> _The problem_:
Include in the output exactly the lines from the opening of the data through the line containing "self.points, self.normals = wall.surface(self.along, self.down)", and nothing more.

- - -

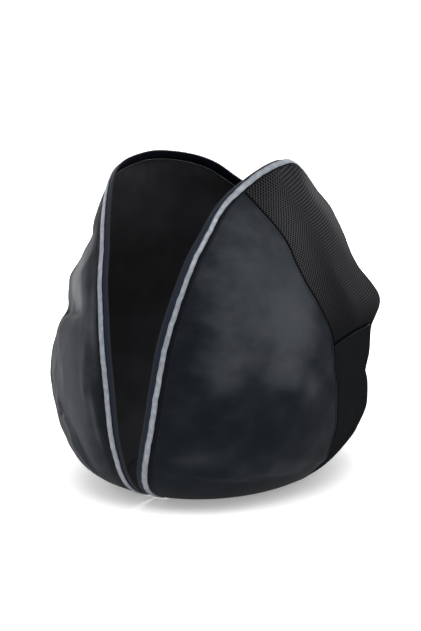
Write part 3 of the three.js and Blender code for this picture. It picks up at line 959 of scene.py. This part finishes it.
# A turned-under seam: how far from it its two rows of stitches run, and the ridge between them.
CHANNELS = (1.2 * MM, 3.7 * MM)
CHANNEL_WIDTH = 0.5 * MM
CHANNEL_DEPTH = 0.4 * MM
RIDGE = 2.4 * MM
RIDGE_WIDTH = 0.9 * MM
RIDGE_HEIGHT = 0.3 * MM
FOLD_DEPTH = 0.5 * MM

# How far under the edge the stitches along it run.
EDGE_ROW = 1.6 * MM


def seam_relief(distance):
    """A turned-under seam: a bell for the ridge, less one for each channel and one at the seam."""
    channels = sum(bell(distance - channel, CHANNEL_WIDTH) for channel in CHANNELS)
    ridge = bell(distance - RIDGE, RIDGE_WIDTH)
    return ridge * RIDGE_HEIGHT - channels * CHANNEL_DEPTH - bell(distance, CHANNEL_WIDTH) * FOLD_DEPTH


def down_rows(wall, alongs, start, end, count):
    """Places down the wall from start to end: at the seam's steps beside a seam, or at small shares of
    the whole where those are less, and evenly spread between. A seam above leaves half its gap."""
    length = wall.rib_length(alongs)[:, None]
    near = np.minimum(SEAM_STEPS / length, (end - start) * 0.02 * np.arange(1, len(SEAM_STEPS) + 1))
    if start > 0:
        near = near + np.minimum(wall.sizes.seam_gap / 2 / length, (end - start) * 0.01)
    upper = start + near
    if start == 0:
        upper = np.concatenate([np.zeros_like(length), upper], axis=1)
    lower = end - near[:, ::-1] if end < 1 else np.full_like(length, end)
    shares = np.linspace(0, 1, count + 2)[1:-1]
    middle = upper[:, -1:] + (lower[:, :1] - upper[:, -1:]) * shares
    return np.concatenate([upper, middle, lower], axis=1)


class PanelGrid:
    """The places of one panel, as arrays over its columns and rows. Alongs and downs are the two
    ends of the panel each way."""

    def __init__(self, wall, alongs, downs, columns, rows):
        self.wall = wall
        even = np.linspace(*alongs, columns)
        down = down_rows(wall, even, *downs, rows)
        self.along = self.crowd(down, *alongs, columns)
        nearest = np.clip(np.searchsorted(even, self.along[:, 0]), 0, columns - 1)
        self.down = down[nearest]
        self.points, self.normals = wall.surface(self.along, self.down)

    def crowd(self, down, start, end, columns):
        """Even columns from start to end, and columns at the seam's steps from the side seam, on
        whichever side of the panel it is."""
        seam_last = end < 1
        seam = end if seam_last else start
        spread = self.wall.spread(np.full_like(down[0], seam), down[-1 if seam_last else 0])
        beside = seam + (-1 if seam_last else 1) * SEAM_STEPS[:, None] / spread
        shares = np.linspace(0, 1, columns)[:, None]
        if seam_last:
            rest = start + (beside[-1] - start) * shares
            return np.concatenate([rest, beside[-2::-1]])
        rest = beside[-1] + (end - beside[-1]) * shares
        return np.concatenate([beside[:-1], rest])


def seam_distance(sizes, grid):
    """The distance from each place of a panel to the side seam as far down."""
    seam_points = grid.wall.surface(np.full_like(grid.down, sizes.front_share), grid.down)[0]
    return np.linalg.norm(grid.points - seam_points, axis=-1)


def build_front_panels(sizes):
    """The smooth front panel of each wall: the wall's face from the front foot to the side seam,
    raised by its relief and the seam's, less a bell where the edge's stitches run."""
    for wall in walls_of(sizes):
        grid = PanelGrid(wall, (0, sizes.front_share), (0, 1), columns=130, rows=104)
        distance = seam_distance(sizes, grid)
        top = wall.length_down(grid.along, grid.down)
        pulled = bell(top - EDGE_ROW, 0.7 * MM) * 0.35 * MM
        raised = wall.relief(grid.along, grid.down) + seam_relief(distance) - pulled
        # Seam is the distance to the side seam or to the edge, where the finish paints shade.
        sheet_piece(
            wall.name + "_front_panel", grid, raised, sizes.panel_thickness, "satin", "satin",
            seam=np.minimum(distance, top),
        )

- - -

> _Answer to the problem_:
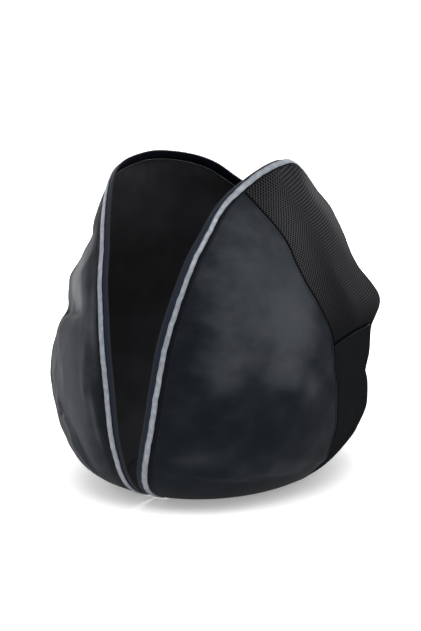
Write part 3 of the three.js and Blender code for this picture. It picks up at line 959 of scene.py. This part finishes it.
# A turned-under seam: how far from it its two rows of stitches run, and the ridge between them.
CHANNELS = (1.2 * MM, 3.7 * MM)
CHANNEL_WIDTH = 0.5 * MM
CHANNEL_DEPTH = 0.4 * MM
RIDGE = 2.4 * MM
RIDGE_WIDTH = 0.9 * MM
RIDGE_HEIGHT = 0.3 * MM
FOLD_DEPTH = 0.5 * MM

# How far under the edge the stitches along it run.
EDGE_ROW = 1.6 * MM


def seam_relief(distance):
    """A turned-under seam: a bell for the ridge, less one for each channel and one at the seam."""
    channels = sum(bell(distance - channel, CHANNEL_WIDTH) for channel in CHANNELS)
    ridge = bell(distance - RIDGE, RIDGE_WIDTH)
    return ridge * RIDGE_HEIGHT - channels * CHANNEL_DEPTH - bell(distance, CHANNEL_WIDTH) * FOLD_DEPTH


def down_rows(wall, alongs, start, end, count):
    """Places down the wall from start to end: at the seam's steps beside a seam, or at small shares of
    the whole where those are less, and evenly spread between. A seam above leaves half its gap."""
    length = wall.rib_length(alongs)[:, None]
    near = np.minimum(SEAM_STEPS / length, (end - start) * 0.02 * np.arange(1, len(SEAM_STEPS) + 1))
    if start > 0:
        near = near + np.minimum(wall.sizes.seam_gap / 2 / length, (end - start) * 0.01)
    upper = start + near
    if start == 0:
        upper = np.concatenate([np.zeros_like(length), upper], axis=1)
    lower = end - near[:, ::-1] if end < 1 else np.full_like(length, end)
    shares = np.linspace(0, 1, count + 2)[1:-1]
    middle = upper[:, -1:] + (lower[:, :1] - upper[:, -1:]) * shares
    return np.concatenate([upper, middle, lower], axis=1)


class PanelGrid:
    """The places of one panel, as arrays over its columns and rows. Alongs and downs are the two
    ends of the panel each way."""

    def __init__(self, wall, alongs, downs, columns, rows):
        self.wall = wall
        even = np.linspace(*alongs, columns)
        down = down_rows(wall, even, *downs, rows)
        self.along = self.crowd(down, *alongs, columns)
        nearest = np.clip(np.searchsorted(even, self.along[:, 0]), 0, columns - 1)
        self.down = down[nearest]
        self.points, self.normals = wall.surface(self.along, self.down)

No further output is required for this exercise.